A l’Auditorium Michel-Laclotte, une lecture les a réunis. A deux, ils ont dit le dernier texte du poète, « Le Louvre, espace de l’alphabet à venir ». En arabe, et dans sa traduction française. Un moment de grâce.
Vendredi 29 mars au Louvre. Nocturne, en ce soir de début de week-end de Pâques. Jusqu’à 21h15, les visiteurs peuvent aller et venir. Devant l’Auditorium Michel-Laclotte (du nom de celui qui travailla au Grand Louvre et fut son premier directeur, l’ami des primitifs italiens et du musée du Petit-Palais d’Avignon), les spectateurs patientent.
Connaisseurs du grand poète, né en Syrie, avant le Liban et la France, écrivain et veilleur du monde, dont on espère toujours qu’un jour, il recevra le prix Nobel de littérature. Admirateurs de Fanny Ardant, public d’étudiants avides de savoir, familiers de la programmation éclectique et brillante du lieu.
Après quelques mots d’accueil de ces deux très grandes personnalités, quelques mots de présentation de la manière dont est né ce texte, Le Louvre, l’espace de l’alphabet à venir (1), quelques mots de remerciements aux artistes et aux équipes qui font vivre l’auditorium et les collections, Laurence des Cars, directrice du plus grand musée du monde, s’éclipse.
On avait vu Adonis, il y a quelques semaines, deux peut-être, du côté de chez Augustin Trapenard, dans « La Grande Librairie ». Ils déambulaient dans les espaces des antiquités orientales, tout en parlant du livre. C’était brillant, tendre, émouvant. Fanny Ardant, on ne cesse de la retrouver, au cinéma, au théâtre. Dans quelque temps, d’ailleurs, on ira l’applaudir dans l’adaptation d’un texte de Laurence Placenet, La Blessure et la soif (2).
Le dispositif est simple. Adonis à jardin, Fanny Ardant à cour. Devant des lutrins. Ils lisent. Lui, en arabe, elle, en français dans la traduction du poète avec Donatien Grau. Les textes dits sont projetés sur l’écran du fond, en traduction; pour que chacun, ici, puisse comprendre.
Les deux voix sont très belles. Adonis connaît ses nuances.
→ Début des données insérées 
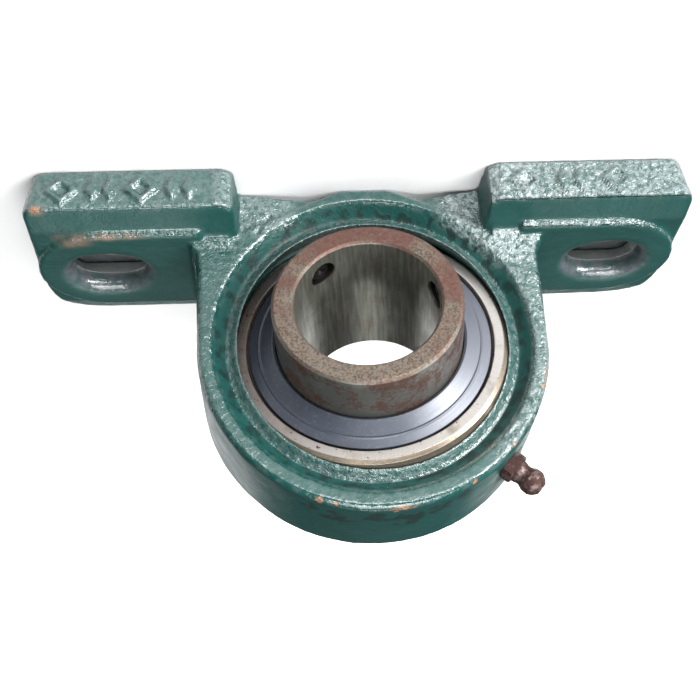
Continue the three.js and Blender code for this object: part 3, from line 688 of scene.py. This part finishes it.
def even_housing():
    """The CAD housing as one even mesh with round edges and true circles."""
    bm = bmesh.new()
    bm.from_mesh(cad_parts["housing"].data)
    bm.transform(Matrix.Scale(1 / MM, 4))
    block = finish_mesh(bm, "block")
    remesh = ("REMESH", {"mode": "VOXEL", "voxel_size": VOXEL * MM, "use_smooth_shade": True})
    block = modified(block, [remesh])
    points = without_flats(vertex_array(block, "co") / MM)
    block.vertices.foreach_set("co", (points * MM).ravel())
    return modified(block, [("SMOOTH", {"factor": 0.5, "iterations": 6})])


def roughness_lift(points, bore_radius, crinkle):
    """How far the rough casting stands out at each point. The seat and the underside stay still."""
    still = (bore_radius < SEAT["bead_radius"] + 0.2) & (np.abs(points[:, 1]) < SEAT["half_width"] + 0.3)
    still |= points[:, 2] < STILL_HEIGHT
    (high, long, seed), (low, short, other_seed) = WAVES
    waves = high * field(points, long, seed) + low * field(points, short, other_seed)
    stretched = points * np.array(RIPPLE["stretch"])
    ripples = RIPPLE["height"] * crinkle * field(stretched, RIPPLE["size"], RIPPLE["seed"])
    return np.where(still, 0, waves + ripples)


def smudges_on_top():
    """The places and radii of the dark smudges on the round top."""
    centre, radius = BODY["arc_centre"], BODY["radius"]
    return [
        ((radius * math.cos(a * DEGREE), y, centre + radius * math.sin(a * DEGREE)), size)
        for a, y, size in GRIME
    ]


def housing_casting():
    block = even_housing()
    points, normals = vertex_array(block, "co") / MM, vertex_array(block, "normal")
    crinkle, painted_glints = crinkle_share(points, normals)
    bore_radius = np.hypot(points[:, 0], points[:, 2] - SHAFT_HEIGHT)
    points = points + normals * roughness_lift(points, bore_radius, crinkle)[:, None]
    points[:, 1] -= mark_relief(points) - fold_depth(points)
    block.vertices.foreach_set("co", (points * MM).ravel())
    in_mouth = 1 - smoothstep(bore_radius, MOUTH_RADIUS - 0.5, MOUTH_RADIUS + 0.1)
    cove = smoothstep(bore_radius, COVE["start"], COVE["full"]) * in_mouth
    for name, values in (
        ("crinkle", crinkle),
        ("painted_glints", painted_glints),
        ("gloss_and_sheen", smoothstep(-normals[:, 1], 0.15, 0.65) * (1 - 0.9 * cove)),
        ("hollow_painted_light", cored_inside(points, normals)),
        ("chip", spots(points, CHIPS)),
        ("stain", films(points, STAINS)),
        ("pale_slot_wall", slot_walls(points)),
        # The cove gets painted shade through the same attribute as the dirt smudges.
        ("grime_and_cove_shade", np.maximum(spots(points, smudges_on_top()), 0.62 * cove)),
    ):
        block.attributes.new(name, "FLOAT", "POINT").data.foreach_set("value", values.astype(np.float32))
    block.shade_smooth()
    return block


# ---- Insert bearing, about its own Y axis -------------------------------------------------------


def outer_ring():
    half, sphere, shoulder = OUTER["half_width"], OUTER["sphere"], OUTER["shoulder"]
    edge = half - OUTER["chamfer"]
    tilt = math.asin(edge / sphere) / DEGREE
    lip = math.acos((shoulder - BALLS["pitch"]) / GROOVE) / DEGREE
    step = [(RECESS["radius"], half), (RECESS["radius"], RECESS["depth"]), (shoulder, RECESS["depth"])]
    outline = [(OUTER["face"], -half)]
    outline += arc(0, 0, sphere, -tilt, tilt, 24)
    outline += [(OUTER["face"], half)]
    outline += step + arc(BALLS["pitch"], 0, GROOVE, lip, -lip, 24) + flipped(step)[::-1]
    tools = [
        hole_tool(OIL_HOLE["radius"], shoulder - 1, sphere, outward(a, OIL_HOLE["y"]), 0.25)
        for a in OIL_HOLE["angles"]
    ]
    return pierced(turned("outer_ring", outline), tools)


def inner_ring():
    front, back, radius, face = (INNER[key] for key in ("front", "back", "radius", "face_radius"))
    chamfer, edge = INNER["chamfer"], radius - face
    lip = math.acos((BALLS["pitch"] - radius) / GROOVE) / DEGREE
    outline = [(BORE, front + chamfer), (BORE + chamfer, front), (face, front), (radius, front + edge)]
    outline += arc(BALLS["pitch"], 0, GROOVE, 180 + lip, 180 - lip, 24)
    outline += [(radius, back - edge), (face, back), (BORE + chamfer, back), (BORE, back - chamfer)]
    tools = [
        hole_tool(SCREW["radius"] + GAP, BORE - 2, radius - 0.3, outward(a, SCREW["y"]), 0.4)
        for a in SCREW["angles"]
    ]
    return pierced(turned("inner_ring", outline, edge=0.3), tools)


def flinger(side):
    """A dished washer with a raised hub, a fine ridge near its edge and a turned-in rim."""
    inner, outer, rim, hub, ridge, thick = FLINGER.values()
    outline = [(inner, hub - 1.5), (inner + 0.8, hub - thick), (ridge - 3.4, hub - 0.9 - thick)]
    outline += [(ridge - 0.8, hub - 2.6 - thick), (outer - thick, rim + 0.4), (outer - thick, rim)]
    outline += [(outer, rim), (outer, rim + 0.9), (ridge + 0.4, rim + 2), (ridge, rim + 2.45)]
    outline += [(ridge - 0.5, hub - 2.6), (ridge - 3, hub - 0.9), (inner + 0.8, hub), (inner, hub - 0.6)]
    outline = rounded(outline, 0.25, 4) if side > 0 else rounded(flipped(outline), 0.25, 4)
    bm = lathe(outline, 256)
    return finish_mesh(bm, "flinger", sharp=60)


def seal(side):
    inner, near, far = SEAL.values()
    outer = RECESS["radius"] - GAP
    lips = [(outer, near), (outer, far)]
    for i in range(1, 8):  # shallow moulded rings
        lips.append((outer + (inner - outer) * i / 8, far - (0.22 if i % 2 else 0)))
    outline = [(inner, near + 0.2), (inner + 0.6, near), *lips, (inner, far)]
    return turned("seal", outline if side > 0 else flipped(outline), edge=0.12)


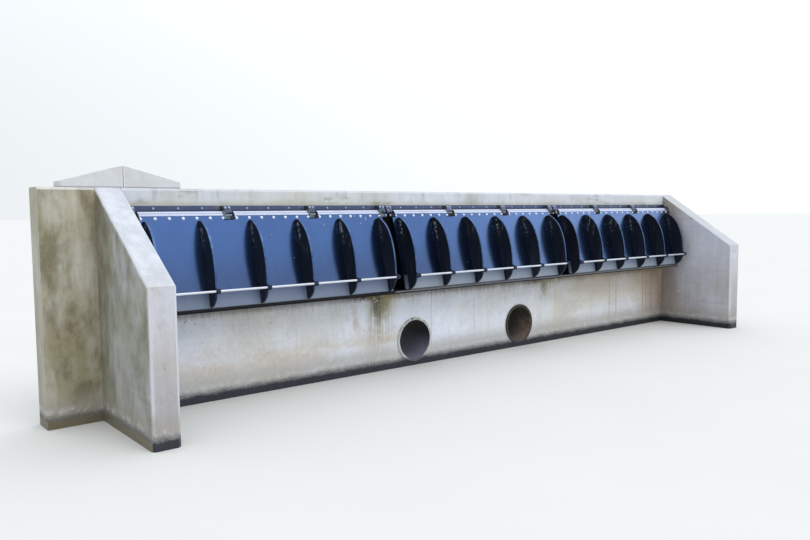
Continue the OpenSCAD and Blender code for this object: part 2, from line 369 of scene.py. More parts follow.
    # the corner by the right wing is browner and darker
    corner = g.mul(g.step(g.x, 3.75, 4.95), g.step(soft, 0.1, 0.6))
    col = g.mix(g.mul(corner, 0.50), col, lin(156, 134, 108))
    col = g.mix(g.mul(g.step(g.x, 4.72, 4.99), 0.45), col, lin(118, 96, 74))
    # fine grime gives the whole wall a mottled look
    mot = g.noise(g.vec(1, 1, 1, 5, 0, 0), 16.0, 6, 0.70)
    col = g.mix(g.mul(g.step(mot, 0.54, 0.74), 0.28), col, lin(154, 150, 142))
    col = g.mix(g.mul(g.step(mot, 0.50, 0.32), 0.42), col, lin(232, 235, 242))
    warm = g.mul(g.step(g.x, 0.6, 3.4), g.step(g.z, 0.35, 0.85), g.lerp(g.noise(g.vec(1.2, 1.2, 0.8, 15, 0, 0), 1.0, 4), 0.25, 0.75))
    col = g.mix(warm, col, lin(194, 176, 150))
    fleck = g.mul(g.step(g.cells(g.vec(1, 1, 1, 2.3, 0, 0), 20.0), 0.22, 0.08), g.step(g.noise(g.vec(1, 1, 1, 8, 0, 0), 5.0, 3), 0.42, 0.60))
    col = g.mix(g.mul(fleck, 0.42), col, lin(132, 126, 112))
    ochre = g.lerp(g.noise(g.vec(2, 2, 0.8, 12, 0, 0), 1.0, 4), 0.20, 0.62)
    col = g.mix(g.mul(g.step(g.x, 4.00, 4.85), ochre), col, lin(146, 116, 82))
    # grazed patches and a few dark chips
    chip = g.cells(g.vec(1, 1, 1, 0.3, 0, 0.2), 3.3)
    col = g.mix(g.mul(g.step(chip, 0.055, 0.025), 0.7), col, lin(92, 84, 66))
    return col, rough


def beam_marks(g, col, rough):
    dirt = g.noise(g.vec(5, 5, 1.6), 1.0, 5, 0.65)
    low = g.step(g.add(g.z, g.mul(g.f("SUBTRACT", dirt, 0.5), 0.12)), 2.27, 2.19)
    col = g.mix(g.mul(low, 0.45), col, lin(160, 158, 128))
    blot = g.mul(g.step(g.noise(g.vec(1.5, 1.5, 6), 1.0, 5, 0.6), 0.53, 0.66), g.step(dirt, 0.4, 0.6))
    col = g.mix(g.mul(blot, 0.62), col, lin(138, 136, 110))
    for cx, w, k in ((-1.75, 0.40, 0.28), (0.0, 0.36, 0.50), (2.6, 0.5, 0.18)):
        col = g.mix(g.mul(g.near(g.x, cx, w), g.step(dirt, 0.30, 0.62), k), col, lin(150, 148, 138))
    # purplish drip marks here and there
    drip = g.mul(
        g.step(g.noise(g.vec(8, 8, 0.6, 2, 0, 0), 1.0, 4), 0.58, 0.70),
        g.step(g.z, 2.18, 2.36),
    )
    col = g.mix(g.mul(drip, 0.40), col, lin(128, 126, 134))
    # clean, pale chamfer and top
    col = g.mix(g.mul(g.step(g.nz, 0.3, 0.6), 0.55), col, lin(184, 187, 196))
    return col, rough


def wing_marks(g, col, rough):
    # top is weathered pale, and the chamfers carry a painted highlight
    slope = g.noise(g.vec(1, 1, 1, 2, 0, 0), 5.5, 5, 0.65)
    top = g.mix(g.step(slope, 0.36, 0.64), lin(198, 202, 210), lin(176, 180, 188))
    top = g.dim(top, g.lerp(g.step(g.x, -5.0, 5.0), 1.03, 0.90))
    top = g.mix(g.mul(g.step(g.x, 0.0, 4.0), 0.7), top, lin(173, 175, 173))
    col = g.mix(g.mul(g.step(g.nz, 0.3, 0.6), 0.72), col, top)
    # painted highlight: the chamfers, picked by their normals, are painted paler
    edge = g.mul(g.step(g.f("ABSOLUTE", g.nx), 0.35, 0.6), g.step(g.f("ABSOLUTE", g.nx), 0.95, 0.75))
    col = g.mix(g.mul(edge, 0.5), col, lin(214, 218, 228))
    # inner and outer sides: painted shade in the corner by the wall, browned with dirt, and dirt patches higher up
    dirt = g.noise(g.vec(3, 3, 1.4, 5, 0, 0), 1.0, 5, 0.62)
    side = g.step(g.f("ABSOLUTE", g.nx), 0.9, 0.97)
    near = g.mul(side, g.step(g.add(g.y, g.mul(g.f("SUBTRACT", dirt, 0.5), 0.7)), -0.62, 0.05))
    col = g.mix(g.mul(near, 0.74), col, lin(136, 117, 100))
    up = g.mul(side, g.step(dirt, 0.5, 0.72), g.step(g.z, 0.9, 1.8))
    col = g.mix(g.mul(up, 0.35), col, lin(150, 140, 112))
    # brown-red stains low down on the inner sides
    rust = g.mul(side, g.step(g.noise(g.vec(2.2, 2.2, 1.2, 8, 0, 0), 1.0, 5, 0.65), 0.32, 0.76), g.step(g.z, 1.50, 0.45), g.step(g.y, -1.95, -0.9))
    col = g.mix(g.mul(rust, 0.62), col, lin(142, 126, 118))
    # rows of the formwork boards show faintly
    row = g.noise(g.vec(0.25, 0.25, 13, 9, 0, 0), 1.0, 3, 0.6)
    col = g.mix(g.mul(side, g.step(row, 0.52, 0.66), 0.22), col, lin(150, 140, 132))
    # noses are greyer towards the foot
    nose = g.mul(g.step(g.ny, -0.6, -0.9), g.step(g.z, 1.35, 0.20))
    col = g.mix(g.mul(nose, 0.48), col, lin(128, 120, 112))
    spot = g.noise(g.vec(1, 1, 0.8, 4, 0, 0), 13.0, 6, 0.7)
    spot = g.mul(g.step(g.ny, -0.6, -0.9), g.step(spot, 0.50, 0.70), 0.40)
    col = g.mix(spot, col, lin(156, 148, 136))
    # algae and moss on the sides away from the water; on the left wing's outer side this is also painted shade from
    # the plants there
    moss = g.noise(g.vec(1, 1, 0.8, 7, 0, 0), 3.4, 6, 0.68)
    out = g.mul(g.step(g.x, -5.255, -5.268), g.add(0.55, g.mul(g.step(dirt, 0.36, 0.60), 0.45)))
    col = g.mix(g.mul(out, 0.80), col, g.mix(g.step(moss, 0.40, 0.60), lin(136, 138, 116), lin(104, 104, 78)))
    out = g.mul(g.step(g.x, 5.255, 5.268), g.step(dirt, 0.38, 0.62))
    col = g.mix(g.mul(out, 0.65), col, lin(148, 146, 118))
    return col, rough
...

Fanny Ardant est idéale. Elle a travaillé. Elle maîtrise et les mots, et les rythmes, et le sens. C’est un moment de grâce profonde qui met en lumière la poésie naît de la fréquentation du poète, invité par le Louvre à saluer les dieux d’autrefois, les humains, ici réunis.
Lisez ce livre beau et profond. Ici, les dieux de Sumer, les dieux de la Mésopotamie, et les fleuves, Tigre, Euphrate, sont là, qui nous saluent. Nos frères. Si proches. Enheduana, dont on dit qu’elle fut la première des poétesses, est appelée. Comme Gilgamesh, frère inoubliable. Comme tous les héros et héroïnes qui nous sont présents, tel Endiku, et d’autres, parce que, il y a des milliers d’années, les scribes, kalams à la main (roseaux taillés pour les signes cunéiformes), nous ont raconté ces grandes épopées… Et on peut encore les écouter. Et réfléchir, tout en étant bouleversés d’émotions.
- Le livre d’Adonis est publié par Louvre Editions, avec Seghers. En version bilingue
- « La Blessure et la Soif », dix représentations exceptionnelles, au Studio-Marigny, à partir du 16 avril.